_Source material_:
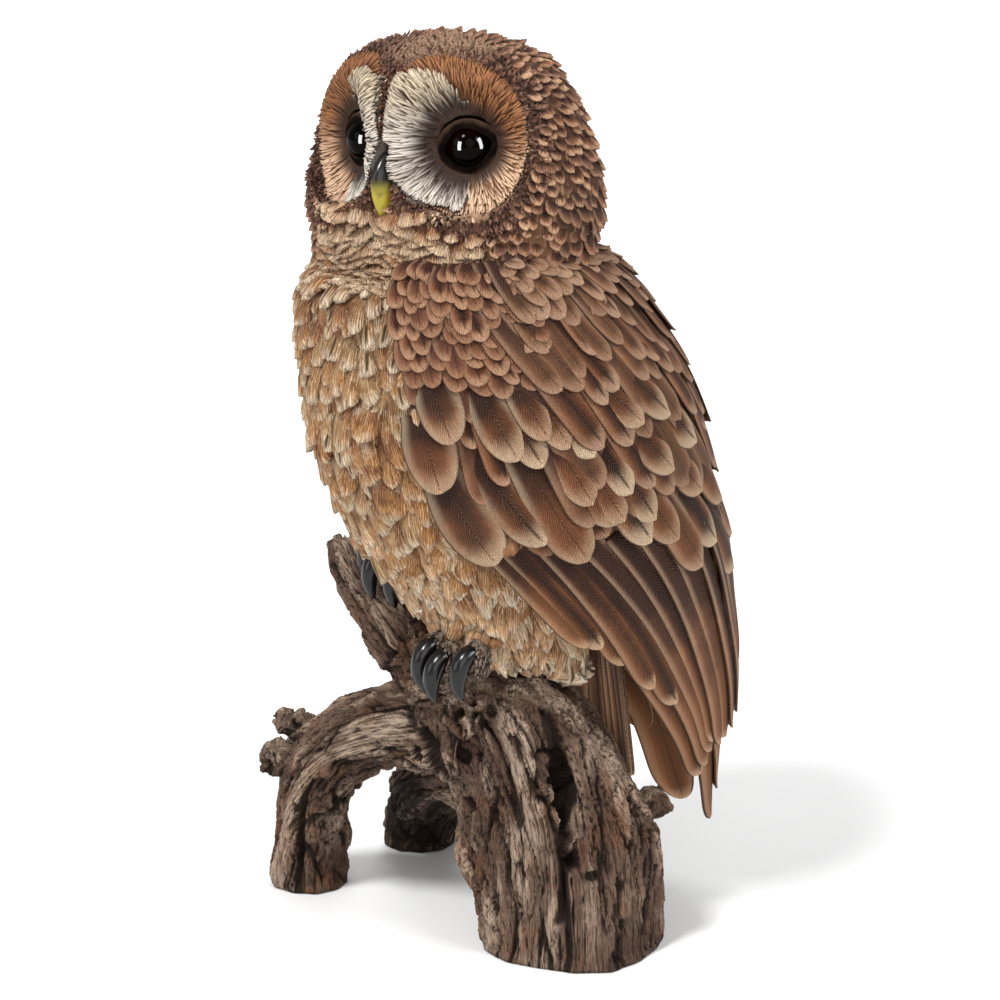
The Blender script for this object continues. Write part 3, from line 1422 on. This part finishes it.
breast = dress_body("breast_feathers", 192, 314, breast_spacing, 3.4, breast_form, 31)
belly = dress_body("belly_feathers", 120, 210, belly_spacing, 4.6, belly_form, 35)
set_down(breast, slot="breast_feathers", finish=breast_finish)
set_down(belly, slot="breast_feathers", finish=belly_finish)
set_down(dress_chin(), slot="breast_feathers", finish=chin_finish)
set_down(dress_crown(), slot="crown_feathers", finish=crown_finish)
set_down(dress_rim(), slot="crown_feathers", finish=rim_finish)


# ---------------------------------------------------------------- eyes, bill and claws
def horn_paint(name, top, tip, grime, start, end):
    """Lacquered horn, its top colour turning to the tip's between two heights in metres."""
    finish = Finish(name, roughness=0.22, specular_ior_level=0.4)
    cloud = finish.blotches(finish.object_place(), 220.0, 4.0)
    colour = finish.blend((finish.height() + (cloud - 0.5) * 0.004).rise(start, end), top, tip)
    colour = finish.blend(cloud.rise(0.5, 0.75) * 0.5, colour, grime)
    finish.feed("Base Color", colour)
    finish.bump(cloud, 0.15, 0.0005)
    return finish.material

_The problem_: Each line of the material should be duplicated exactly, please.

_Task answer_:
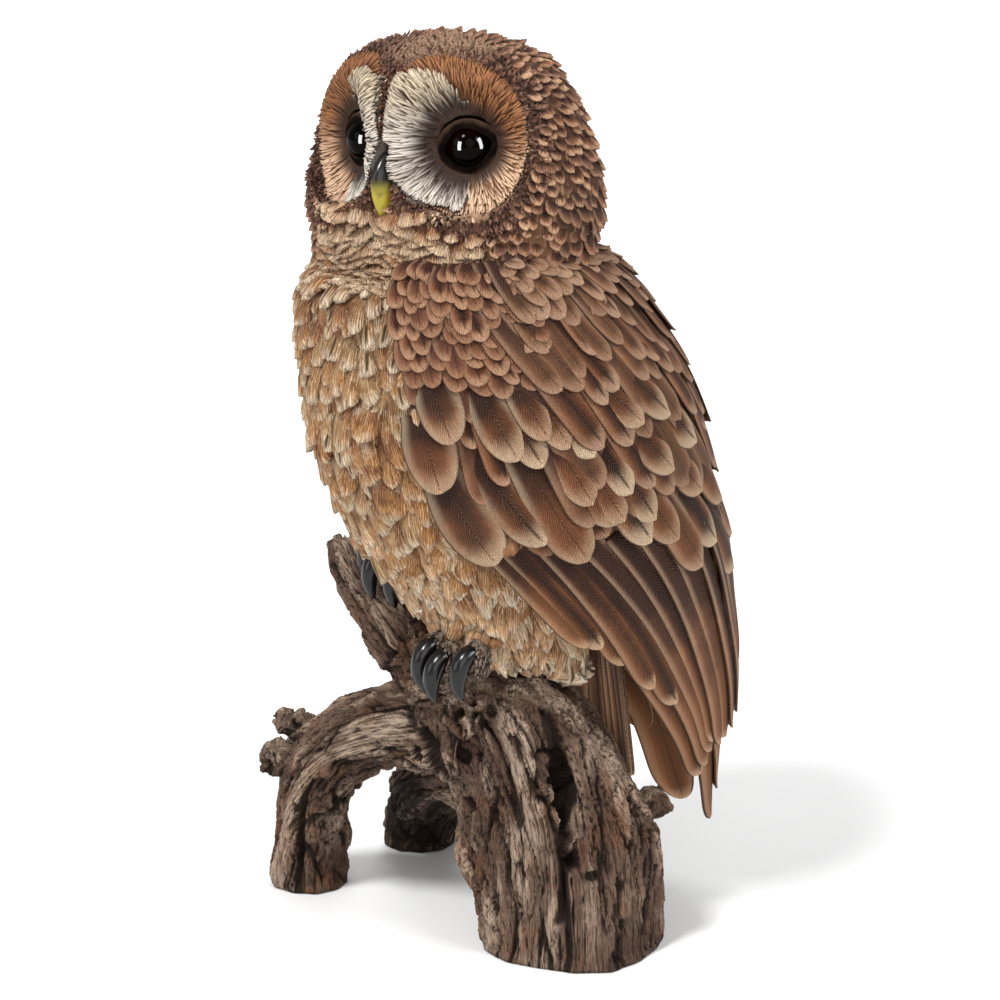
The Blender script for this object continues. Write part 3, from line 1422 on. This part finishes it.
breast = dress_body("breast_feathers", 192, 314, breast_spacing, 3.4, breast_form, 31)
belly = dress_body("belly_feathers", 120, 210, belly_spacing, 4.6, belly_form, 35)
set_down(breast, slot="breast_feathers", finish=breast_finish)
set_down(belly, slot="breast_feathers", finish=belly_finish)
set_down(dress_chin(), slot="breast_feathers", finish=chin_finish)
set_down(dress_crown(), slot="crown_feathers", finish=crown_finish)
set_down(dress_rim(), slot="crown_feathers", finish=rim_finish)


# ---------------------------------------------------------------- eyes, bill and claws
def horn_paint(name, top, tip, grime, start, end):
    """Lacquered horn, its top colour turning to the tip's between two heights in metres."""
    finish = Finish(name, roughness=0.22, specular_ior_level=0.4)
    cloud = finish.blotches(finish.object_place(), 220.0, 4.0)
    colour = finish.blend((finish.height() + (cloud - 0.5) * 0.004).rise(start, end), top, tip)
    colour = finish.blend(cloud.rise(0.5, 0.75) * 0.5, colour, grime)
    finish.feed("Base Color", colour)
    finish.bump(cloud, 0.15, 0.0005)
    return finish.material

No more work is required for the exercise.